** start Exercise data **

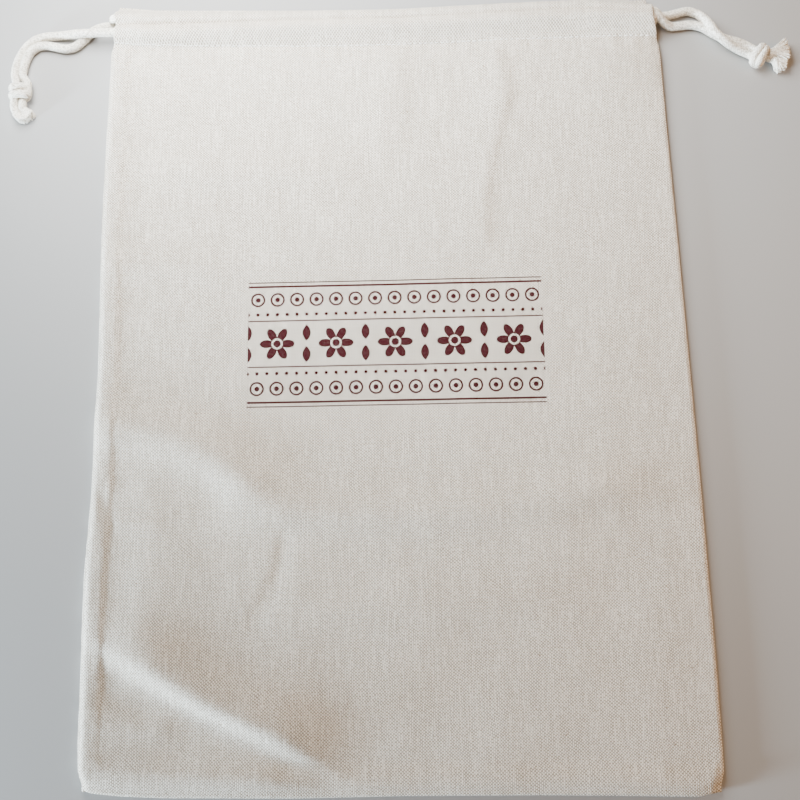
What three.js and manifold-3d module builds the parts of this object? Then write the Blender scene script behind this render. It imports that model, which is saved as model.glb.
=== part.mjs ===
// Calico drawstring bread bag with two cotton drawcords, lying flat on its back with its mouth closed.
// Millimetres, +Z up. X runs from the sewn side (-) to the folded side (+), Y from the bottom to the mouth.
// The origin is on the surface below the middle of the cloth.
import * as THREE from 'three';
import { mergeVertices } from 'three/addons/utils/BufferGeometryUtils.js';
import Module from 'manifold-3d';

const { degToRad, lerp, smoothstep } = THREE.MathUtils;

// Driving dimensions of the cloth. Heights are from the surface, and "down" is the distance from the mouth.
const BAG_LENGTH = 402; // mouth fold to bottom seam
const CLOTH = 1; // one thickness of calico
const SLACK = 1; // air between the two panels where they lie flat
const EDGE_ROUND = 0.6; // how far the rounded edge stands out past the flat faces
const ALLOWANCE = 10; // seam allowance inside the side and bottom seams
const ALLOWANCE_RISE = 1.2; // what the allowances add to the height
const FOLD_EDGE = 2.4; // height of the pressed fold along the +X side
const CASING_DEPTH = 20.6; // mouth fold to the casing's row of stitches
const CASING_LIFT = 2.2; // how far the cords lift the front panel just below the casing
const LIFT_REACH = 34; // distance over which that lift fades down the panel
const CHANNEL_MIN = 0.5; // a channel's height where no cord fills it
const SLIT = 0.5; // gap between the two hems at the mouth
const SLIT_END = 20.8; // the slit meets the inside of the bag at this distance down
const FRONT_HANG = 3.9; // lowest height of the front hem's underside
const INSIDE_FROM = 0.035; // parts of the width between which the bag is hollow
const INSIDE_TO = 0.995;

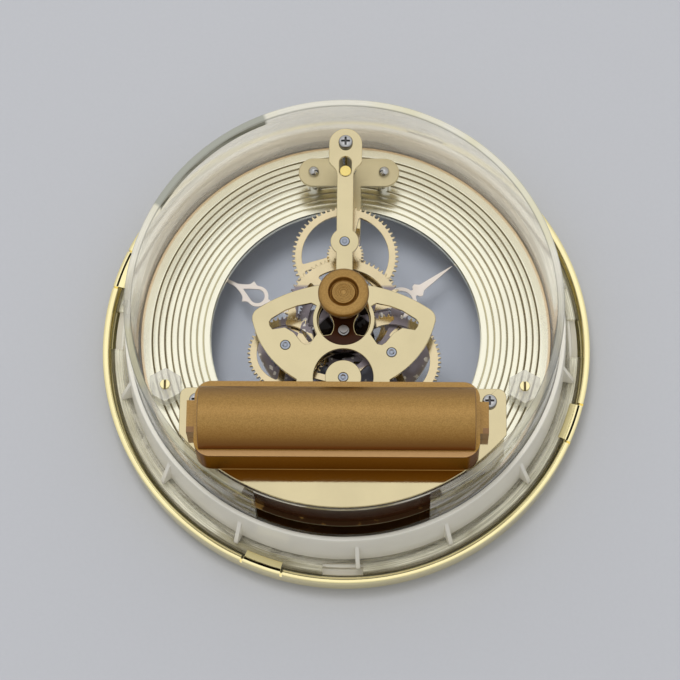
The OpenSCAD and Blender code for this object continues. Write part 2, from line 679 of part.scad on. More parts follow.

** end Exercise data **

### What is expected:
Please reproduce exactly the lines from the first one of the records above through the line containing "degToRad, lerp, smoothstep", both included, and nothing else.

### Final result:
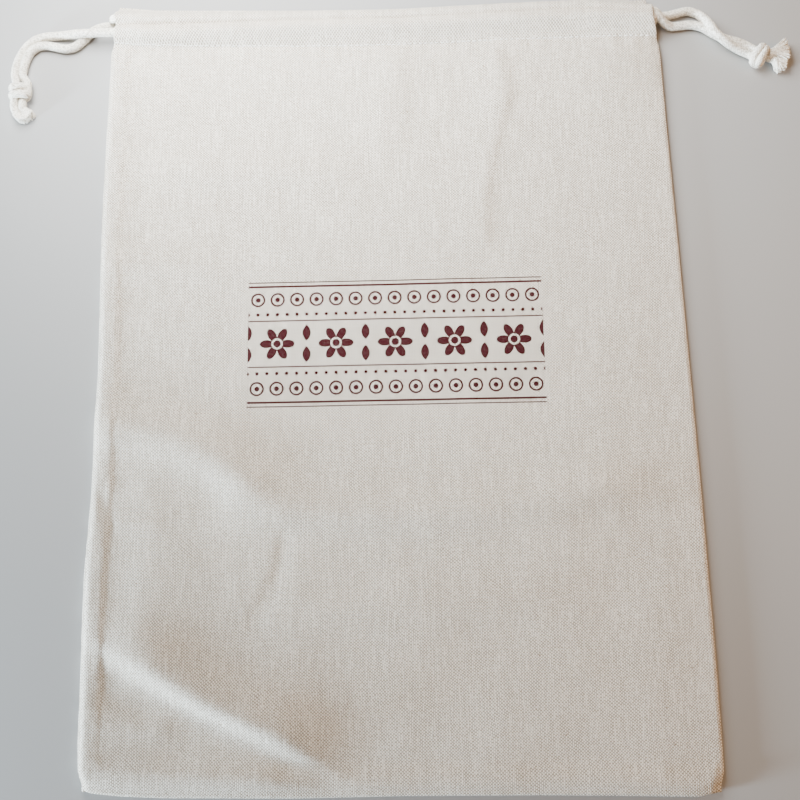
What three.js and manifold-3d module builds the parts of this object? Then write the Blender scene script behind this render. It imports that model, which is saved as model.glb.
=== part.mjs ===
// Calico drawstring bread bag with two cotton drawcords, lying flat on its back with its mouth closed.
// Millimetres, +Z up. X runs from the sewn side (-) to the folded side (+), Y from the bottom to the mouth.
// The origin is on the surface below the middle of the cloth.
import * as THREE from 'three';
import { mergeVertices } from 'three/addons/utils/BufferGeometryUtils.js';
import Module from 'manifold-3d';

const { degToRad, lerp, smoothstep } = THREE.MathUtils;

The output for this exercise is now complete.